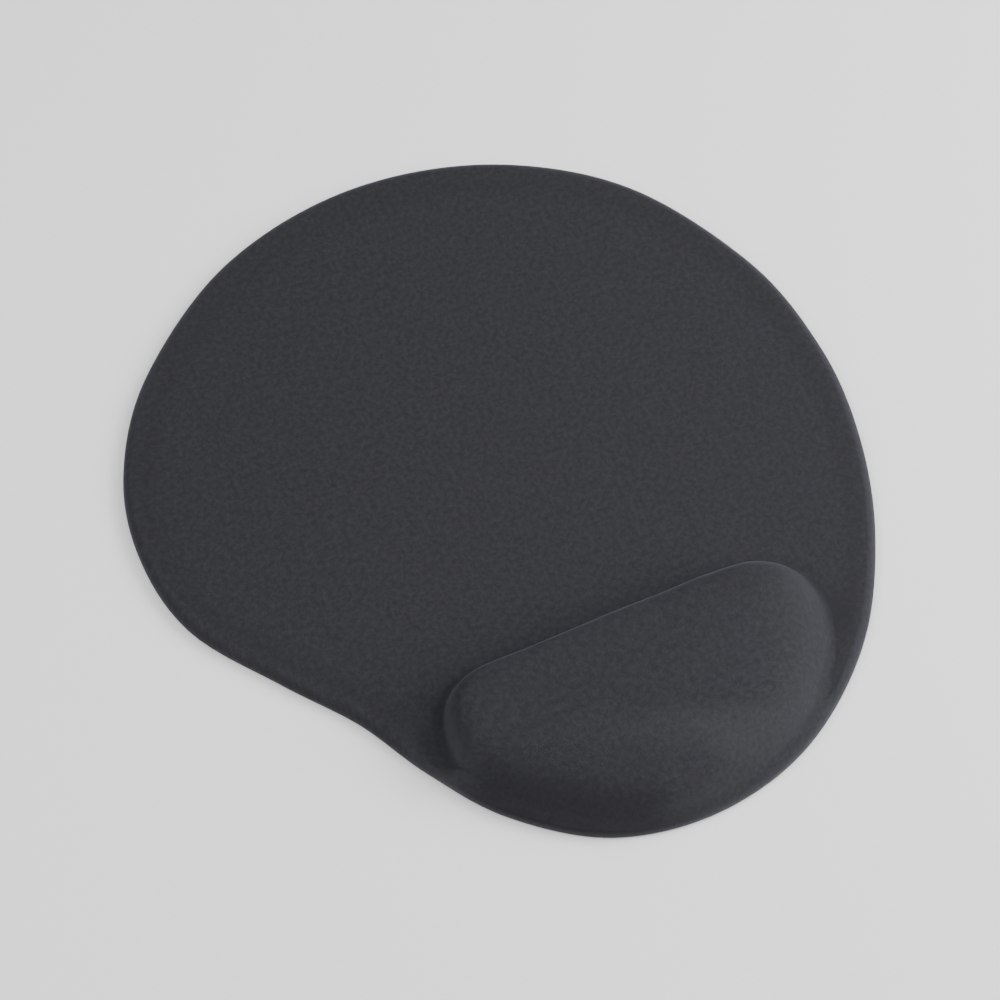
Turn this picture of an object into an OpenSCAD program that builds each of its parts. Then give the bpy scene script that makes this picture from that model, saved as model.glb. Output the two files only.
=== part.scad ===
// Gel mouse mat with a wrist rest.
// A round soft mat whose near side narrows to a lobe, where a gel cushion lies under the fabric.
// From the top down it is a knitted cover, a hot-melt film, a gel pouch of two welded films
// on a sheet of foam, a second hot-melt film and a non-slip base.
//
// Frame: X runs along the straight edge of the wrist rest, Y away from the user, Z up.
// Origin: centre of the mat's outline, on the table. Units: millimetres.

/* [Mat] */
// Width of the mat, from side to side
pad_w = 220; // [200:1:240]
// Depth of the mat, from the user to the far edge
pad_d = 240; // [220:1:260]
// Width of the rim over which the cover rolls down
rim_w = 3; // [2:0.5:4]
// Width of the rim where the rest comes down to the mat's edge
rim_w_rest = 1.2; // [1.1:0.1:2]

/* [Wrist rest] */
// Height of the wrist rest above the table
rest_h = 18; // [14:0.5:22]
// Largest radius of the hollow where the rest rises from the mat
hollow_r = 3.5; // [2:0.5:4]
// How far the top of the rest sinks towards its edges, as a share of its height
crown_sag = 0.06; // [0:0.01:0.12]
// Slope at which the top falls away beyond the fold across it
fold_slope = 0.13; // [0:0.01:0.16]

/* [Layers] */
// Thickness of the knitted cover
fabric_t = 0.5; // [0.4:0.1:0.7]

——

### INSTRUCTIONS FOR THE TASK
Output all of the data again. Match it exactly.

### CORRECT OUTPUT
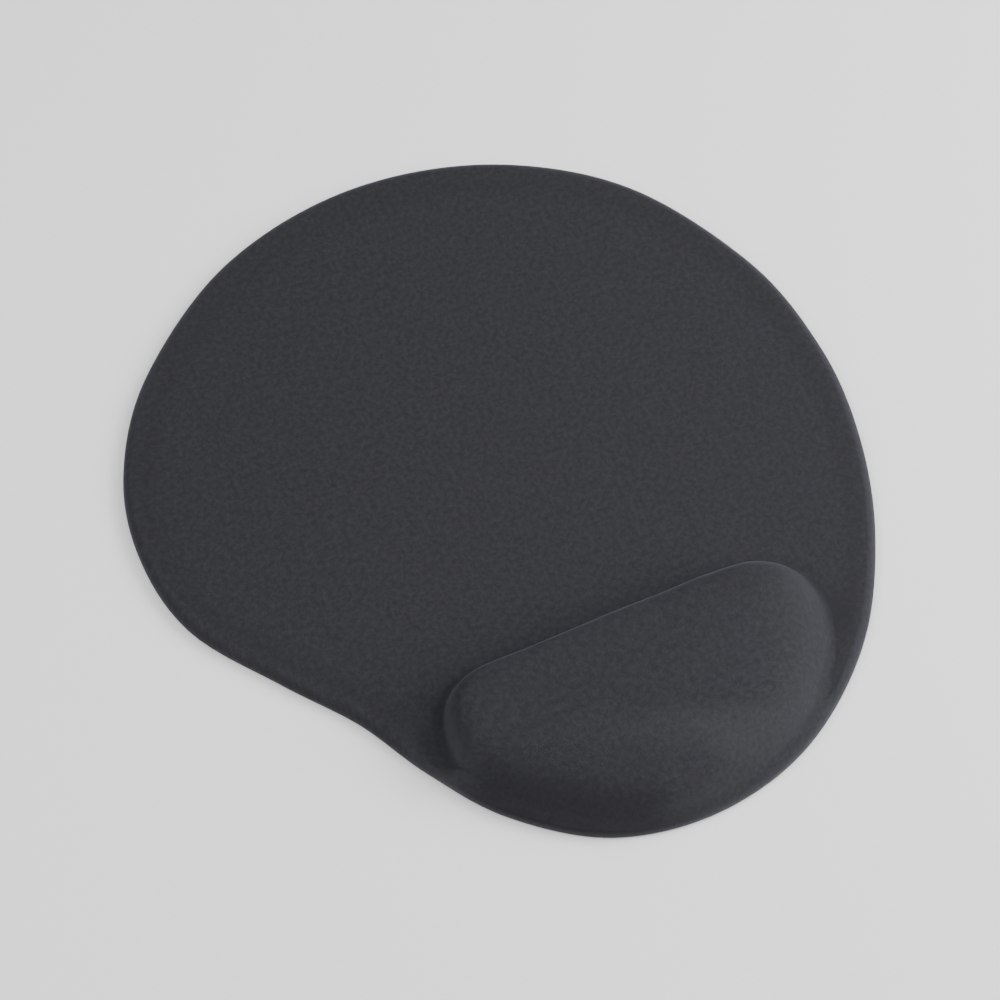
Turn this picture of an object into an OpenSCAD program that builds each of its parts. Then give the bpy scene script that makes this picture from that model, saved as model.glb. Output the two files only.
=== part.scad ===
// Gel mouse mat with a wrist rest.
// A round soft mat whose near side narrows to a lobe, where a gel cushion lies under the fabric.
// From the top down it is a knitted cover, a hot-melt film, a gel pouch of two welded films
// on a sheet of foam, a second hot-melt film and a non-slip base.
//
// Frame: X runs along the straight edge of the wrist rest, Y away from the user, Z up.
// Origin: centre of the mat's outline, on the table. Units: millimetres.

/* [Mat] */
// Width of the mat, from side to side
pad_w = 220; // [200:1:240]
// Depth of the mat, from the user to the far edge
pad_d = 240; // [220:1:260]
// Width of the rim over which the cover rolls down
rim_w = 3; // [2:0.5:4]
// Width of the rim where the rest comes down to the mat's edge
rim_w_rest = 1.2; // [1.1:0.1:2]

/* [Wrist rest] */
// Height of the wrist rest above the table
rest_h = 18; // [14:0.5:22]
// Largest radius of the hollow where the rest rises from the mat
hollow_r = 3.5; // [2:0.5:4]
// How far the top of the rest sinks towards its edges, as a share of its height
crown_sag = 0.06; // [0:0.01:0.12]
// Slope at which the top falls away beyond the fold across it
fold_slope = 0.13; // [0:0.01:0.16]

/* [Layers] */
// Thickness of the knitted cover
fabric_t = 0.5; // [0.4:0.1:0.7]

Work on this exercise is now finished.